#### WHAT YOU SHOULD DO:
Restrict the output to the lines below starting at the one that contains "0, out)), OUTPUT_RCA_X))" and ending at the one that contains "obj.parent = empty", and restate them word for word, both ends included.

┌──

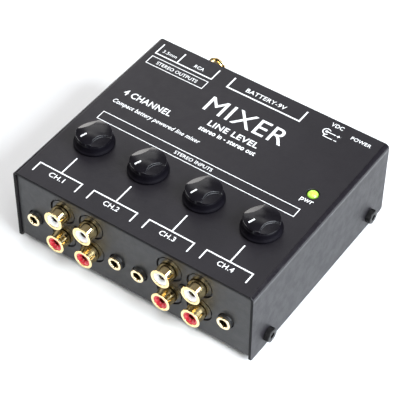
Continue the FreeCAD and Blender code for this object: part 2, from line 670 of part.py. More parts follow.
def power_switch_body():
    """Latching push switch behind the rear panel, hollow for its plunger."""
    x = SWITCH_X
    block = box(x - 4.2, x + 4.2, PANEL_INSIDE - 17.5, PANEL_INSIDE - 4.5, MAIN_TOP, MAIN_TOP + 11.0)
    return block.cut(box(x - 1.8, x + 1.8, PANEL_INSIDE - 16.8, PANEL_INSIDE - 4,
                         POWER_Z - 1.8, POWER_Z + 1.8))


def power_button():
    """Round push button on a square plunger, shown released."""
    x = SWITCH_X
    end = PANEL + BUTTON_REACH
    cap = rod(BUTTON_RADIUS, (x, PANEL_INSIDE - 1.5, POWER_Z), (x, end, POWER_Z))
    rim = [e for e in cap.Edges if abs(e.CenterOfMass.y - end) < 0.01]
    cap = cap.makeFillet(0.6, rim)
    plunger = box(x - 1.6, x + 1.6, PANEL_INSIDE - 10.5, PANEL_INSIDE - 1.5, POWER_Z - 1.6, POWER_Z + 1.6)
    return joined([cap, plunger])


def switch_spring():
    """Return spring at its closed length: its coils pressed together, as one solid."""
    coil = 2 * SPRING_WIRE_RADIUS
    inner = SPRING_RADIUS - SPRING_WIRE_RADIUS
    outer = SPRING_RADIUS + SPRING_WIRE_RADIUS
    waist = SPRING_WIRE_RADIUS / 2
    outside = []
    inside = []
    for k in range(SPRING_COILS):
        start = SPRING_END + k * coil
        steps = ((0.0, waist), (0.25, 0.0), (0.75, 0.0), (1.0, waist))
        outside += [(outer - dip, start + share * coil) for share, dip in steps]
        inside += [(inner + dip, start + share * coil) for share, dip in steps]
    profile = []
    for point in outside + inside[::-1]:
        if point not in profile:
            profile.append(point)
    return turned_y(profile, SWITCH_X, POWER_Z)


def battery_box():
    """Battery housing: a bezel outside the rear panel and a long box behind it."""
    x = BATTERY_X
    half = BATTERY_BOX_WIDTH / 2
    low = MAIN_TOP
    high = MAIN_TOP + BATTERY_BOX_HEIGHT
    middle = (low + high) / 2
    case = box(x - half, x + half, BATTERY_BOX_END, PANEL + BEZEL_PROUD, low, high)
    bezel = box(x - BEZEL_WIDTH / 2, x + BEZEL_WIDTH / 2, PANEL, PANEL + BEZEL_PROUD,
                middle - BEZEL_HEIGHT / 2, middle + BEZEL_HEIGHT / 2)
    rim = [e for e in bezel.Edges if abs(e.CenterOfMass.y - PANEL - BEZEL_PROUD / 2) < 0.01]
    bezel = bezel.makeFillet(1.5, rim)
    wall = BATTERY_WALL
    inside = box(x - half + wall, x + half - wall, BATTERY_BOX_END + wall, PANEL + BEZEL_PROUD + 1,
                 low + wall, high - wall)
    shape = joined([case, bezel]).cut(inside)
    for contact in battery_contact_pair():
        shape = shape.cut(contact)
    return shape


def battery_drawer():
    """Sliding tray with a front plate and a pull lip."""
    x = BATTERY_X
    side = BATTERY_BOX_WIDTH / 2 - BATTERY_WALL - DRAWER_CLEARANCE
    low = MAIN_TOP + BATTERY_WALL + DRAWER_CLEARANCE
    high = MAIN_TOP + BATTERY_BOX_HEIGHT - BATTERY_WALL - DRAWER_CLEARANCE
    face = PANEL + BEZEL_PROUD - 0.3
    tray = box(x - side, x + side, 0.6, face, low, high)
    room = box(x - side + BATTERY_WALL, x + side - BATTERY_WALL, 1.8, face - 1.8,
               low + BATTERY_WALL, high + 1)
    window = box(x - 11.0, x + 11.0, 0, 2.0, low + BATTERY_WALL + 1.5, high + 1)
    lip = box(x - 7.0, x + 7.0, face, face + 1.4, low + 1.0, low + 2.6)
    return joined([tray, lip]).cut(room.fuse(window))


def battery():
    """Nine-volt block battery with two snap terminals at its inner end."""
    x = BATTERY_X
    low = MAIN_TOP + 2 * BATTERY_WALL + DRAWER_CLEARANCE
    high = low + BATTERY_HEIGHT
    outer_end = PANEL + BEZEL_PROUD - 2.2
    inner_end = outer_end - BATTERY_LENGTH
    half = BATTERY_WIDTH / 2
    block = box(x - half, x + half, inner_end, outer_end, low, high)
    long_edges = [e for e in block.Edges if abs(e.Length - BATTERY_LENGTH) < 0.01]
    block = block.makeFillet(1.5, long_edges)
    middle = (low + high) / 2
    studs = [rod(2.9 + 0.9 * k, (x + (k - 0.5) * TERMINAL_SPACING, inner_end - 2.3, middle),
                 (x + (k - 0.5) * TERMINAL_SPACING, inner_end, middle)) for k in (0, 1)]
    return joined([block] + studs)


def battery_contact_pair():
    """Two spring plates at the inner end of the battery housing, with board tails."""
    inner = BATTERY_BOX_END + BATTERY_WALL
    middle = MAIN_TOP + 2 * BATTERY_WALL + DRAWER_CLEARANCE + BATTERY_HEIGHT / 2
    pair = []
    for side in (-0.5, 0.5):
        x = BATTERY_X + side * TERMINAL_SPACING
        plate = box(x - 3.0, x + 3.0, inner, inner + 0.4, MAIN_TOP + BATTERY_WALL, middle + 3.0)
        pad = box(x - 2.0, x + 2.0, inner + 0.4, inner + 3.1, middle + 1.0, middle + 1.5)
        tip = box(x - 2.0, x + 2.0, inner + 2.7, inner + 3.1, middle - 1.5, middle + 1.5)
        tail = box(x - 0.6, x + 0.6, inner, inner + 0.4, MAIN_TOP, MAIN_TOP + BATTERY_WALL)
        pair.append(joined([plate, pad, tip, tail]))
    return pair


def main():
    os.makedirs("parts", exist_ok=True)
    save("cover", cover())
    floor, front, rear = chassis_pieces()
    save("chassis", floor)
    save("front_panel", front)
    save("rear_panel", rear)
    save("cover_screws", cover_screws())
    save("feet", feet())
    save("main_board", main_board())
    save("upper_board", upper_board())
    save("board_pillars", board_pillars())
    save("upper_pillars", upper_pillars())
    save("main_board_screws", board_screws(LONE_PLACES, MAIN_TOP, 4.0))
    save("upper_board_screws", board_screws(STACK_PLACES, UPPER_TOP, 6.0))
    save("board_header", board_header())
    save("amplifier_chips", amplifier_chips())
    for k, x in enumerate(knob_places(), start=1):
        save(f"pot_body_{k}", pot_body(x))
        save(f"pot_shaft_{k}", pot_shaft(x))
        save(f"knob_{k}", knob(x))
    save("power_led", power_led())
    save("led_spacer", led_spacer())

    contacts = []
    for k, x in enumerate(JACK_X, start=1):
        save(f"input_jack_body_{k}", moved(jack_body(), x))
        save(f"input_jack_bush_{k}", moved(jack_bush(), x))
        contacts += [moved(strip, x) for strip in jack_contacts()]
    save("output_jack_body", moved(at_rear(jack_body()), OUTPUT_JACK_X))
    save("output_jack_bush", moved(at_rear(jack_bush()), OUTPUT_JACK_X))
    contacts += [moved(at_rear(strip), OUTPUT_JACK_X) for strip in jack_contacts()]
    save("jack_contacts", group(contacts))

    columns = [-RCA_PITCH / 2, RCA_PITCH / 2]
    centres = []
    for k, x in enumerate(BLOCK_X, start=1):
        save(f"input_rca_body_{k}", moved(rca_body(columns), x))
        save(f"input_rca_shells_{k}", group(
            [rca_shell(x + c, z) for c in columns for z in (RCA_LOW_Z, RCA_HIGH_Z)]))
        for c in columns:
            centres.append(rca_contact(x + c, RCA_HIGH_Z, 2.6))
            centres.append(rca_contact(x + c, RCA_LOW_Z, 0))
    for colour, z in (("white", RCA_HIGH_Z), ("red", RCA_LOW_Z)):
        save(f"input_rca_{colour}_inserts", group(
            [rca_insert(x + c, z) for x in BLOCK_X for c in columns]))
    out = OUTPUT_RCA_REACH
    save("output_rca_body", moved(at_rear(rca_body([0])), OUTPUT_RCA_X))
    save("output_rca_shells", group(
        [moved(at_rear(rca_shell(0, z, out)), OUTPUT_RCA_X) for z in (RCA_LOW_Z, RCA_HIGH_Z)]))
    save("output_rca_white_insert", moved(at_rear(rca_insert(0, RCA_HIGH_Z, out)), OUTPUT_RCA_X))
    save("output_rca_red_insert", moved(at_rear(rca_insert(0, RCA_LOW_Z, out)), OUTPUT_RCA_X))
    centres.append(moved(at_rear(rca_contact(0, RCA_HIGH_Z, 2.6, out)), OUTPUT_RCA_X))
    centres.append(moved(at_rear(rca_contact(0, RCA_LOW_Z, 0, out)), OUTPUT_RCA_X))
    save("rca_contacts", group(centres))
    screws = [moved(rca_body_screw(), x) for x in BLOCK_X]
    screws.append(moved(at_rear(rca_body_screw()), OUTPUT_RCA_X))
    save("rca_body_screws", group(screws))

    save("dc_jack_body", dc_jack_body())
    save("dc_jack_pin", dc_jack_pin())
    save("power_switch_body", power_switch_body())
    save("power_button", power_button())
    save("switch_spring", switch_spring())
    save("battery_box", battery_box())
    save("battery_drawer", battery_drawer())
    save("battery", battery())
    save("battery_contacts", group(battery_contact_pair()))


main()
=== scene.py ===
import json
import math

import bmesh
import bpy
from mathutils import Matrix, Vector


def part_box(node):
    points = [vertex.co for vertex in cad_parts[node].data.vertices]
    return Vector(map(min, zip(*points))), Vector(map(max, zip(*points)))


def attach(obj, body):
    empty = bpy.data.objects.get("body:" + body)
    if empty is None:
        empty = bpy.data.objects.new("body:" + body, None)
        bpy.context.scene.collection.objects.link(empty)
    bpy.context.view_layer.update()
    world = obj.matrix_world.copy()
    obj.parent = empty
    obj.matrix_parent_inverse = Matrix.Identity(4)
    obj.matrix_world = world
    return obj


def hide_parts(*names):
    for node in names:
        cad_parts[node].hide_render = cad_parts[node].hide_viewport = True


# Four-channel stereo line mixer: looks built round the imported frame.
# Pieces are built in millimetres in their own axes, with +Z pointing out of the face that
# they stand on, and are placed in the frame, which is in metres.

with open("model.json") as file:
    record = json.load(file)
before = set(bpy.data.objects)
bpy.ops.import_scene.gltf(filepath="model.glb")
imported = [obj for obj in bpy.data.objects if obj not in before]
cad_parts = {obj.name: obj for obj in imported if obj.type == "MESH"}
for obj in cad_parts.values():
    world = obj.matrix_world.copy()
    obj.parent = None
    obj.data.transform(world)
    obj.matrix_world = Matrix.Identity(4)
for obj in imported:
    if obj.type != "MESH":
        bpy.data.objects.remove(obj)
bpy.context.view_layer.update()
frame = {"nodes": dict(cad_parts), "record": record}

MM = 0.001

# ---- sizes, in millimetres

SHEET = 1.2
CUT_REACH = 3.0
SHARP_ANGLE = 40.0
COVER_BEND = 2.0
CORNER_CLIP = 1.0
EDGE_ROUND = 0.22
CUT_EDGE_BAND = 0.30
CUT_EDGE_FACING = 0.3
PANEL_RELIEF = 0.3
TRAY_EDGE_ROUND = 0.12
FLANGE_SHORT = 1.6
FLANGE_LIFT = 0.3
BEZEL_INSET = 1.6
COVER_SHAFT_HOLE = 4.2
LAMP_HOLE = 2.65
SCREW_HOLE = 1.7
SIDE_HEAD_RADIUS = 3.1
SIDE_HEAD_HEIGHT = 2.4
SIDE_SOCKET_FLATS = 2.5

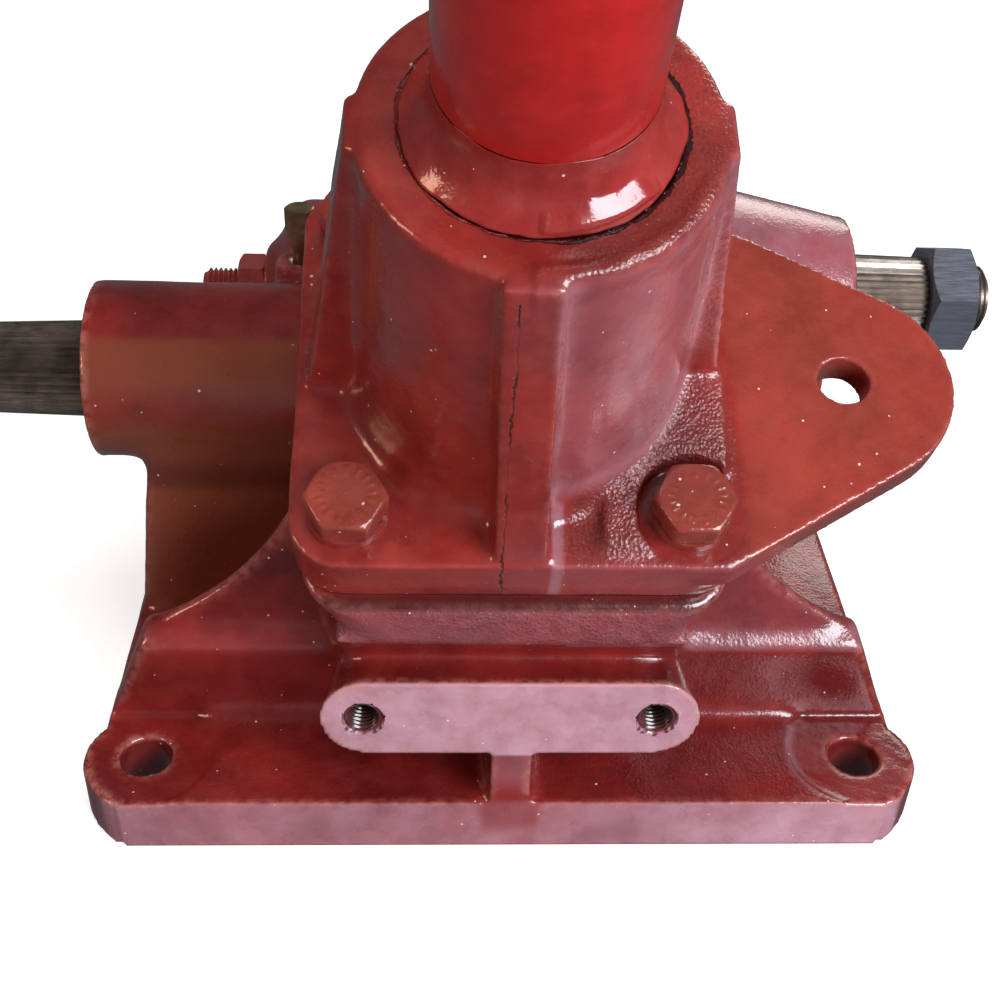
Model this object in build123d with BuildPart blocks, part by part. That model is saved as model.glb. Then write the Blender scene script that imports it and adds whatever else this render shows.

└──

#### TASK OUTPUT:
    centres.append(moved(at_rear(rca_contact(0, RCA_LOW_Z, 0, out)), OUTPUT_RCA_X))
    save("rca_contacts", group(centres))
    screws = [moved(rca_body_screw(), x) for x in BLOCK_X]
    screws.append(moved(at_rear(rca_body_screw()), OUTPUT_RCA_X))
    save("rca_body_screws", group(screws))

    save("dc_jack_body", dc_jack_body())
    save("dc_jack_pin", dc_jack_pin())
    save("power_switch_body", power_switch_body())
    save("power_button", power_button())
    save("switch_spring", switch_spring())
    save("battery_box", battery_box())
    save("battery_drawer", battery_drawer())
    save("battery", battery())
    save("battery_contacts", group(battery_contact_pair()))


main()
=== scene.py ===
import json
import math

import bmesh
import bpy
from mathutils import Matrix, Vector


def part_box(node):
    points = [vertex.co for vertex in cad_parts[node].data.vertices]
    return Vector(map(min, zip(*points))), Vector(map(max, zip(*points)))


def attach(obj, body):
    empty = bpy.data.objects.get("body:" + body)
    if empty is None:
        empty = bpy.data.objects.new("body:" + body, None)
        bpy.context.scene.collection.objects.link(empty)
    bpy.context.view_layer.update()
    world = obj.matrix_world.copy()
    obj.parent = empty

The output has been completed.